In general, outboard meters, be it a proper test and measurement devices, or just external meters of some kind, are designed with high input impedances. This is to be connected across an audio circuit without loading it and affecting its level. Because you do not wish to change the signal you are planning to measure!

With the everyday voltage-matched interface arrangements, there is nothing to worry about. One can simply plug the meter across an audio circuit and done. However, when impedance matched interface is used, faulty results are produced if the test and measurement meters are often not furnished with a switchable 600Ω termination facility.

The practice of using 600 Ω is rare these days. Instead, you will indeed find Video interfaces operating with 75Ω matched-impedance connections.

At times we need to connect multiple devices to a single output, which is not strictly allowed in a matched-impedance system.

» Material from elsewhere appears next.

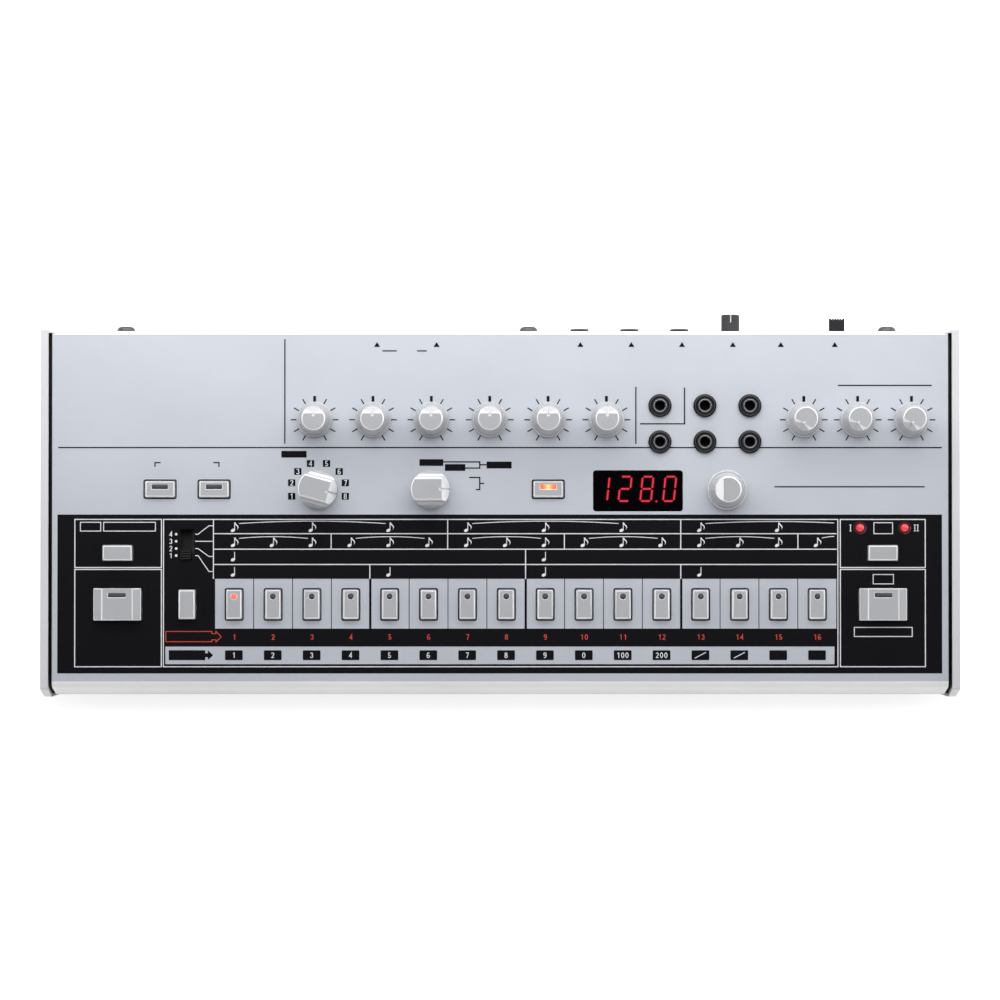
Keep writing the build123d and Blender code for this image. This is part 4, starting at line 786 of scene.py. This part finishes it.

One of the solutions to this issue is to connect the inputs of the destination equipment in parallel, with only the last providing the necessary 75Ω termination, and the others all present a very high input impedance. Since we know that the parallel connection of several impedances results in the least value impedance as the equivalent impedance of the whole connection, this tricks the source into considering the connection of only 75 Ω, Thus, not disrupting the rule of matched impedances.